Clean th efilm gate buides n rollers with some denatured alcohol and examine them for smoothness, feeling em with a finger run over them to see if there are any nicks or bumps in em.

.


----------



## bogeyguy (Jun 5, 2011)

a particle in the casette?? Try anothe roll. If it perists look at the camera film travel surfaces.


----------



## compur (Jun 5, 2011)

If this is 120/220 film check the rollers and all other surfaces that the film passes
over in the camera for rough spots.

There is no need to squeegee film and it's a sure way to scratch it.


----------



## Alex_Holland (Jun 5, 2011)

It's not the camera guys, I assure you.

I think... it's my water. When I run the tap over the negatives on the reel I think the minerals in my water might be the cause. Bout to do another roll and find out. This time, no turning the negs in the water. Just going to let them sit.

I have always squugee'd. Keeps the water spots off of my negs and has never scratched them before.


----------



## compur (Jun 5, 2011)

Scratchy water ... 

Must be some big minerals.


----------



## Alex_Holland (Jun 5, 2011)

Hey! No joke, I'm in a total conundrum here. I tried my other tank and reel set. Still scratches. Tried 35mm film this time in the different tank, still got scratches. I have no idea what's going on here. Tomorrow I'm gonna run to the store and get new chemicals, start over on this.


----------



## Paul Ron (Jun 5, 2011)

You'd have to have gravel in the water to that kind of damage. 

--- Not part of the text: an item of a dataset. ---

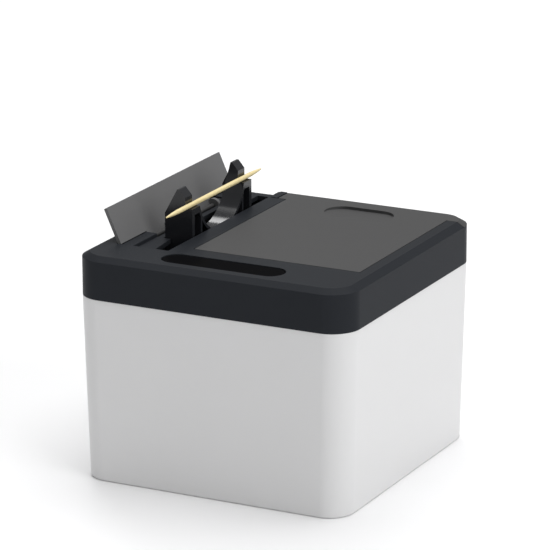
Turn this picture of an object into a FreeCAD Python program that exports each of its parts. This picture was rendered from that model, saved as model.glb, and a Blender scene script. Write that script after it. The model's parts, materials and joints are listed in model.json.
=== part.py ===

BTW what brand film is it, and what size... 35mm cassete or 120? 

Do you bulk load 35mm? 

.


----------



## Derrel (Jun 5, 2011)

So, these are WHITE streaks on B&W negative film...meaning that the "scratches" are darker than the surrounding film areas, because a dark, almost-black spot on a negative leaves>>>>a WHITE spot on the resulting positive print.

How did this image we are looking at make it to the web in digitized form??? Is this a flatbed scan of a 120 rollfilm negative? Is this a dedicated film scanner image, reversed in PS? Is it possible that your film scanner's glass is dirty? Is this a flatbed scan made from a B&W print?

These short, white lines do NOT look like "scratches" at all. Not one bit. Scratches tend to be longer, and more-regular; like a scratch caused by a piece of grit wedged into the light trap lips of a reloadable film cartridge, or a scratch caused by a burr on the film gate, or some type of grit stuck to a roller,etc,etc. A scratch often goes a long,long ways, crossing many frames. I thought about this issue last night, and it made me wonder...we have WHITE defects, which means DARK streaks on the negative...dark = light activation of the sensitive silver in the emulsion...and then I wondered if you are getting small bits of light pollution from STATIC discharge in the darkroom. Are you cutting the tape at the end of the roll??? If you just grab it and rip the tape, you'll often see a fairly bright, green-hued static electricity flash. Are your clothes perhaps discharging static as you move your arms while loading the rolls with the film? Are you using plastic "easy-load" reels?

Any thought from other old-time darkroom workers?


----------



## Alex_Holland (Jun 5, 2011)

Derrel said:


> STATIC discharge in the darkroom. Are you cutting the tape at the end of the roll??? If you just grab it and rip the tape, you'll often see a fairly bright, green-hued static electricity flash. Are your clothes perhaps discharging static as you move your arms while loading the rolls with the film? Are you using plastic "easy-load" reels?


 
No giant green spark, but this is definitely something to think about. I do use plastic reels, the kinda that ratchet back and forth to pull the film on... should I switch to metal reels..?


----------



## compur (Jun 6, 2011)

Another thing to check if you are using chemistry in powder form 
is if the powder is completely dissolved before use and that you
are using the correct dilution (i.e., correct amount of water).


----------